In the present case, the Tribunal found that majority of the functions are performed outside India . Even the majority of the assets i.e. host computer which is having very large capacity which processes information of all the participants is situated outside India . The CRS as a whole is developed and maintained outside India . The risk in this regard entirely rests with the appellant and that is in Spain , outside India . However, it is equally important to note that but for the presence of the assessee in India and the configuration and connectivity being provided in India , the income would not have generated. Thus the initial cause of generation of income is in India also. On the basis of above facts Tribunal reasonably attributed 15% of the revenue accruing to the assessee in respect of bookings made in India as income accruing or arising in India and chargeable under section 5(2) read with section 9(1)(i) of the Act.
Next question decided is if it is found that the income accruing in India is consumed by the payment made to the agents in India , whether any income still is left to be taxed in India . The activities of the appellant in India are entirely routed through the efforts of NMC namely Amadeus India Pvt. Ltd. (AIPL). AIPL is responsible for monitoring the activities of the subscribers enrolled in India . The request originated from the computers at the desk of travel agent is once again routed through the facility of processing such information at AIPL. If AIPL finds that the subscriber accessing the CRS is authorized to do so, the request is further forwarded. AIPL is also responsible for establishing connectivity of the computers of the subscribers and maintaining them. AIPL is also responsible for training of the subscribers in respect of use of CRS . For all these services rendered by AIPL to the appellant, it is being paid remuneration in terms of distribution agreement. Broadly the assessee receives three ‘Euros’ as fees per ‘net booking’ i.e. gross booking minus cancellation. The assessee passed 0.84 dollars to AIPL for each net booking processed through Amadeus system by subscriber. Thus in respect of the activities carried out in India and considering the income accruing in India , remuneration paid to the Indian agents consumes the entire income accruing or arising in India . It is also to be noted that the entire payment made by appellant to AIPL has been allowed as expenses while computing total income of the appellant. In such a situation in view of Circular No.23 of 23rd July 1969 no income can be further charged to tax in India . The Supreme Court has taken judicial note of said Circular in the case of Morgan Stanley & Co. and have held that once associated enterprise which is considered as PE of the non-resident assessee is remunerated at arm’s-length, nothing further would be left to be attributed to the PE of the non-resident. The Tribunal therefore held that in view of the above facts, no income is taxable in India for assessment year 1996-97.

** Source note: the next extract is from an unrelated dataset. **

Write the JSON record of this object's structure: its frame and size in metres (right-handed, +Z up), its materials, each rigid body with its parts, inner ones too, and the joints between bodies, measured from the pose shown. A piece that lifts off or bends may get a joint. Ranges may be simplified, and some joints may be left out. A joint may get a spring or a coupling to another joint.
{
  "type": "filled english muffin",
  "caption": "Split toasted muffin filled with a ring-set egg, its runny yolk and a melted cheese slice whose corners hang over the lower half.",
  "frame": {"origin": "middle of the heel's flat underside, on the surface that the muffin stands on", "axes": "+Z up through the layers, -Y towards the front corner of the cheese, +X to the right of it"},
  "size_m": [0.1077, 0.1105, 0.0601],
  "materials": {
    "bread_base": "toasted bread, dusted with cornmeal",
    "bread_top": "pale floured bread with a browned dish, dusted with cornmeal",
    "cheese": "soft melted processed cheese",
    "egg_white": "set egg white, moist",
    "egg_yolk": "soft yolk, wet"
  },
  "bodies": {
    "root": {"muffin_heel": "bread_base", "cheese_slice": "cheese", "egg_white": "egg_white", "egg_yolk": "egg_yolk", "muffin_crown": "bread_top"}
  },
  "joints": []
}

Whether a Permanent Establishment Exists:
The next question is whether the appellant has any permanent establishment in India within the meaning of Article 5 of DTAA between India and Spain .
Paragraph 1 of the Treaty gives a general definition of the term “Permanent establishment” which brings out its essential characteristic of a permanent establishment in the sense of convention i.e. distinct sites, a fixed place of business through which the business of an enterprise is wholly or partly carried on. Thus what is to be seen is whether there is existence of a place of business i.e. a facility such as a premises or in certain instances machinery or equipment. The place of business must be fixed i.e. must be established at a distinct place where a certain degree of permanence can be attached. Carrying on of the business of the enterprise should be through such fixed place of business. This means that the person who is in one way or the other is dependent on the enterprise, conduct the business of the enterprises in which such fixed place is situated. The term place of business covers any premises, facility or installation used for carrying on the business of the enterprise, whether or not they are used exclusively for that purpose. A place of business may also exist where no premises are available or required for carrying on the business of the enterprise and it simply has a certain amount of space at its disposal. It is immaterial whether the premises, facilities or installations are owned or rented or are otherwise at the disposal of the enterprise.
In the present case it is seen that the CRS , which is the source of revenue is partially existent in the machines namely various computers installed at the premises of the subscribers. In some cases, the appellant itself has placed those computers and in all the cases the connectivity in the form of nodes leased from SITA are installed by the appellant through its agent. The computers so connected and configured which can perform the function of reservation and ticketing is a part and parcel of the entire CRS . The computers so installed requires further approval from AIPL who allows the use of such computers for reservation and ticketing. Without the authority of AIPL such computers are not capable of performing the reservation and ticketing part of the CRS system. The computers so installed cannot be shifted from one place to another even within the premises of the subscriber, leave apart the shifting of such computers from one person to another. Thus the appellant exercises computer control over the computes installed at the premises of the subscribers. In view of our discussion in the immediately preceding paragraph, this amounts to a fixed place of business for carrying on the business of the enterprise in India . But for the supply of computers, the configuration of computes and connectivity which are provided by the appellant either directly or through its agent AIPL will amount to operating part if its CRS system through such subscribers in India and accordingly PE in the nature of a fixed place of business in India. Thus the appellant can be said to have established a PE within the meaning of paragraph 1 of Article 5 of Indo-Spain Treaty.